三重県鈴鹿市の社会保険労務士・小岩広宣です。
外に出ると、散り桜が舞って、地面はピンクの花びら一色です。おそらく今週いっぱいで、今年の桜も終わりですね。
咲く桜よりも、散る桜の方が美しいという人は多いですが、綺麗な花の命の短さと、人の一生の儚さとが重ね合わさるものです。
新たな春の舞台に立った人たちを祝う桜の花が散ると、いよいよ新たな一歩を踏み出さなければなりません。
散る桜は、美しい春の競演の終わりであるとともに、新たな挑戦へのはじまりを意味するものでもあります。
そんな季節におすすめの本。
知人の原マサヒコさんが書かれた『人生で大切なことはすべてプラスドライバーが教えてくれた』です。
私も昨夜じっくりと読みましたが、書斎でひとり涙してしまいました
原さんは、「平民宰相」といわれた第19代総理大臣・原敬の子孫。
幼いころから病気に悩まされ、人間付き合いにもコンプレックスを持つ日々。高校時代の成績はビリからNO1で、次第に学校にも行かなくなり、親からも勘当されてしまいます。
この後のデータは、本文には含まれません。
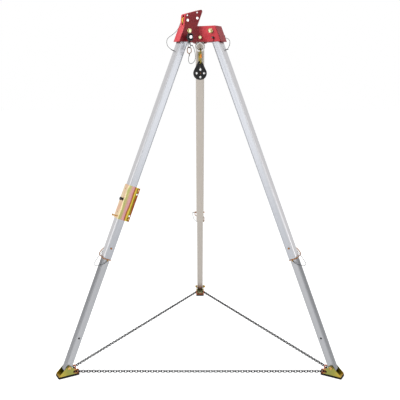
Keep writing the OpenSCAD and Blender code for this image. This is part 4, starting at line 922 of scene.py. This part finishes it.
# Floor, backdrop and light
def backdrop_rays(tree):
    """1 for the rays that see the plain white studio: the camera's, and what metal and glass show."""
    rays = add(tree, "ShaderNodeLightPath").outputs
    seen = worked(tree, "MAXIMUM", rays["Is Camera Ray"], rays["Is Glossy Ray"])
    return worked(tree, "MAXIMUM", seen, rays["Is Transmission Ray"])


floor_mesh = bpy.data.meshes.new("floor")
floor_mesh.from_pydata([(-30, -30, 0), (30, -30, 0), (30, 30, 0), (-30, 30, 0)], [], [(0, 1, 2, 3)])
floor = bpy.data.objects.new("floor", floor_mesh)
scene.collection.objects.link(floor)
paper = bpy.data.materials.new("white_studio_paper")
paper.use_nodes = True
tree = paper.node_tree
matt = tree.nodes["Principled BSDF"]
matt.inputs["Base Color"].default_value = linear("#B4B4B4")
matt.inputs["Roughness"].default_value = 0.9
# The camera and mirrors see the floor lifted to white, so that it meets the backdrop without a line
lift = add(tree, "ShaderNodeEmission", {"Color": linear("#EEEEEE"), "Strength": backdrop_rays(tree)})
both = add(tree, "ShaderNodeAddShader", {0: matt.outputs["BSDF"], 1: lift.outputs["Emission"]})
tree.links.new(both.outputs["Shader"], tree.nodes["Material Output"].inputs["Surface"])
floor_mesh.materials.append(paper)

world = bpy.data.worlds.new("studio")
scene.world = world
world.use_nodes = True
tree = world.node_tree
room = add(tree, "ShaderNodeBackground", {"Color": (0.90, 0.92, 0.95, 1), "Strength": 0.25})
white = add(tree, "ShaderNodeBackground", {"Color": (1, 1, 1, 1), "Strength": 1.0})
choice = {0: backdrop_rays(tree), 1: room.outputs["Background"], 2: white.outputs["Background"]}
mixed = add(tree, "ShaderNodeMixShader", choice)
tree.links.new(mixed.outputs["Shader"], tree.nodes["World Output"].inputs["Surface"])


def soft_light(name, place, wide, high, watts, aim, mirrored):
    """A softbox. A mirrored one shows in metal and gloss only, any other one lights without showing."""
    lamp = bpy.data.lights.new(name, "AREA")
    lamp.shape = "RECTANGLE"
    lamp.size = wide
    lamp.size_y = high
    lamp.energy = watts
    light = bpy.data.objects.new(name, lamp)
    light.location = place
    light.visible_glossy = mirrored
    light.visible_diffuse = not mirrored
    light.rotation_euler = (Vector(place) - Vector(aim)).to_track_quat("Z", "Y").to_euler()
    scene.collection.objects.link(light)


middle, top = (0, FRAME_Y * MM, 1.6), (0, FRAME_Y * MM, 2.0)
soft_light("key_from_high_left", (-4.4, -2.3, 4.2), 2.4, 2.4, 380, middle, mirrored=False)
soft_light("fill_from_the_right", (4.4, 0.6, 2.8), 2.4, 2.4, 44, middle, mirrored=False)
soft_light("top", (0.8, 0.2, 5.4), 3.0, 3.0, 40, middle, mirrored=False)
soft_light("sheen_from_the_left", (-3.4, -3.0, 2.0), 2.0, 3.2, 29, top, mirrored=True)
soft_light("sheen_from_the_right", (3.4, -3.0, 2.0), 2.0, 3.2, 29, top, mirrored=True)
soft_light("line_on_the_corners", (0, -6.2, 2.9), 1.6, 3.0, 24, middle, mirrored=True)
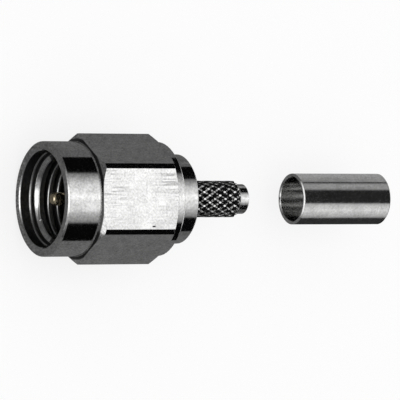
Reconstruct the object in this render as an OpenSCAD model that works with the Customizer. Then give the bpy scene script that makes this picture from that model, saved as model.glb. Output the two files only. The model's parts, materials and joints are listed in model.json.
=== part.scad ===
// Straight coaxial crimp plug for thin cable, with a screw coupling nut.
// The axis is X: the mating mouth looks along -X and the cable leaves along +X.
// The origin is on the axis, at the mating plane where the outer contact ends.

/* [Coupling nut] */
// Distance across the flats of the hexagon
hex_flats = 8; // [7.8:0.1:9]
// Distance across the cut corners of the hexagon
hex_corners = 9; // [8.7:0.05:9.2]
// Length of the hexagon along a flat
hex_len = 6; // [4:0.5:9]
// Diameter of the round collar in front of the hexagon and of the round end behind it
collar_d = 7.9; // [7.7:0.05:7.95]
// Length of the round collar in front of the hexagon
collar_len = 2.55; // [2:0.05:4]
// Length of the short round end behind the hexagon
tail_len = 0.55; // [0.3:0.05:1]
// How far the nut reaches past the mating plane
nut_reach = 3.2; // [3:0.1:3.6]
// Turning angle of the chamfer on the hexagon's corners, from the end face
hex_chamfer_angle = 30; // [20:5:35]
// Width of the relief line between the collar and the hexagon
relief_w = 0.12; // [0.08:0.01:0.2]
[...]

しかし、クルマに対する思いと情熱は誰にも負けず、誰よりも早くクルマの免許を取ってからはクルマ漬けの毎日。
そして、自動車整備士の資格を取ってトヨタ自動車に入社。
- 人生で大切なことはすべてプラスドライバーが教えてくれた/原 マサヒコ
- ¥1,470
- Amazon.co.jp
この本は、失敗と挫折を繰り返しつつ、数々の逆境を乗り越え、ついには「トヨタ技能オリンピックNO1」の座に上りつめた原さんの実話です。
多くのコンプレックスに悩み、プレッシャーに押しつぶされそうになりつつも、自分の信じる道に向けて覚悟を決めた、ひとりの青年の織り成す物語。
フレッシュマンや新天地に乗り込んだ社会人が読んでためになる本は数多くありますが、その多くはやはり知識や理論を身に付けようという視点で書かれた本。だから、なかなか工場や屋外で働く現場肌の人たちには、馴染みません。
でも、この本は、ひたすらクルマの整備工場という現場で、繰り広げられる物語です。だから、理屈でなく、「感覚」で伝わるメッセージが凝縮されています
新たに社会に出た原青年が、何を見て、何を考え、何に悩み、何に苦しみ、何を学び、何を得て、何を勝ち取ったのか。
物語を読み進めるうち、ぞくぞくするほどに、人間が忘れてはならない「本質」が伝わってきます
散る桜をよそに、新たな覚悟を決めるこの季節だからこそ、読みたい本。